The projections varied sharply, with Ipsos forecasting 230-280 seats, Ifop 240-270 and Elabe the only organisation to put it in the range of an absolute majority of 260-310 seats.
- 'Prime minister of all French' -
In a statement, Macron called for a "broad" alliance against the far right in the second round, which will see run-off votes between two or three candidates where there was no outright winner in the first round.
The leftwing alliance and the president's camp will be hoping that tactical voting to prevent RN candidates winning seats will leave it short of the absolute majority.
With the French facing their most polarising choices in recent history, turnout soared to 65 percent, way above the turnout in 2022 polls of just 47.5 percent.
Macron said the high turnout in the first round spoke of "the importance of this vote for all our compatriots and the desire to clarify the political situation".
The arrival of anti-immigration and eurosceptic RN in government would be a turning point in French modern history: the first time a far-right force has taken power in the country since World War II, when it was occupied by Nazi Germany.
"Nothing is won and the second round is decisive," Le Pen, who has long worked to distance the party from its extremist origins, told supporters.
"We need an absolute majority so that Jordan Bardella is in eight days named prime minister by Emmanuel Macron."
Bardella said he wanted to be the "prime minister of all French".
This would create a tense period of "cohabitation" with Macron, who has vowed to serve out his term until 2027.
Bardella has said he will only form a government if the RN wins an absolute majority in the elections.
- 'Heavy defeat' -
The alternative is months of political paralysis and negotiations to find a solution for a sustainable government that can survive no-confidence votes.
Hard-left leader Jean-Luc Melenchon said Macron's centrist alliance had suffered a "heavy and undisputable" defeat in the snap polls.
Risk analysis firm Eurasia Group said the RN now looked "likely" to fall short of an absolute majority.
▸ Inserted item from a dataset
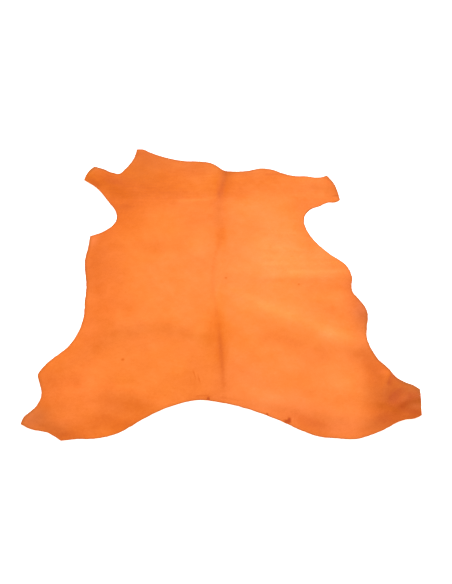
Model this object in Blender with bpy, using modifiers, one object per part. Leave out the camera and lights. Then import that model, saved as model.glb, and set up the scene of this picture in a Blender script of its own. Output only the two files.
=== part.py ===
"""A whole goat-size leather hide laid out flat, grain side up: one skin, so one solid.

+X runs across the hide, +Y from the hind legs to the neck, and +Z up from the surface
that it lies on. The origin is on that surface, under the middle of the hide's box.
Places on the skin are centimetres across and along from a mark near its middle, as they
would be read off a cutting table, and heights are millimetres.
"""

import bpy
import numpy as np

CM = 0.01
MM = 0.001

LEATHER_THICKNESS = 1.3 * MM
CELLS_ACROSS = 48
CELLS_ALONG = 40
RELAX_ROUNDS = 900
STEPS_PER_SPAN = 24

# The cut rim, clockwise from the left foreleg. Each stretch is one smooth line between
# two corners of the skin, and its places are (across, along).
RIM = {
    "left foreleg end": ((-37.2, 33.4), (-36.7, 35.4), (-34.9, 38.4)),
    "left of the neck": (
        (-34.9, 38.4), (-32.6, 37.9), (-30.1, 36.7), (-28.2, 36.3), (-26.7, 38.3), (-24.5, 43.4),
        (-24.1, 46.2),
    ),
    "neck": (
        (-24.1, 46.2), (-22.4, 46.3), (-20.4, 45.2), (-11.0, 41.8), (-6.0, 41.5), (-3.9, 41.0),
        (0.5, 37.6), (6.1, 37.7), (10.2, 38.8), (12.9, 38.3), (15.5, 36.9), (18.7, 35.7), (21.9, 35.5),
        (25.0, 34.9), (27.5, 35.7),
    ),
    "right foreleg end": ((27.5, 35.7), (28.8, 32.7), (30.1, 26.0)),
    "right flank": (
        (30.1, 26.0), (28.9, 25.0), (26.9, 24.9), (24.7, 23.5), (22.3, 22.2), (20.6, 19.7), (20.2, 16.9),
        (20.9, 13.2), (23.4, 8.1), (25.4, 5.4), (29.3, 0.6), (30.0, -2.3), (29.7, -7.8), (31.0, -10.4),
        (32.0, -13.1), (32.2, -15.3), (31.6, -18.7), (31.2, -22.4), (33.0, -28.2), (34.6, -30.4),
        (36.0, -33.2), (37.6, -34.8), (39.0, -35.8), (40.0, -37.0),
    ),
    "right hind leg end": ((40.0, -37.0), (39.4, -43.1)),
    "rump": (
        (39.4, -43.1), (38.2, -43.7), (36.0, -43.9), (30.3, -46.7), (25.6, -48.3), (22.1, -48.1),
        (18.7, -47.7), (15.4, -46.3), (11.4, -44.0), (-0.7, -39.4), (-4.8, -38.8), (-10.6, -40.4),
        (-14.9, -42.8), (-21.8, -47.4), (-25.2, -48.2), (-28.7, -48.3), (-31.6, -48.7),
    ),
    "left hind leg end": ((-31.6, -48.7), (-35.0, -46.6), (-37.5, -46.1), (-40.1, -44.9)),
    "left flank": (
        (-40.1, -44.9), (-39.9, -43.7), (-37.8, -40.4), (-37.2, -38.1), (-37.5, -36.0), (-38.1, -34.4),
        (-38.7, -32.5), (-37.8, -30.1), (-33.2, -24.0), (-31.3, -15.1), (-31.6, -11.3), (-31.8, -6.8),
        (-33.3, 3.7), (-33.1, 7.5), (-33.1, 11.8),
    ),
    "behind the left foreleg": (
        (-33.1, 11.8), (-30.3, 13.1), (-27.2, 17.9), (-27.7, 21.3), (-29.6, 24.7), (-34.3, 31.3),
        (-37.2, 33.4),
    ),
}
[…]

France was facing "at least 12 months with a rancorously blocked National Assembly and -- at best -- a technocratic government of 'national unity' with limited capacity to govern", it added.
Macron's decision to call the snap vote sparked uncertainty in Europe's second-biggest economy. The Paris stock exchange suffered its biggest monthly decline in two years in June, dropping by 6.4 percent, according to figures released on Friday.
French daily Liberation urged voters to unite to halt the march of the far-right. "After the shock, form a block," the newspaper said on its Monday front page.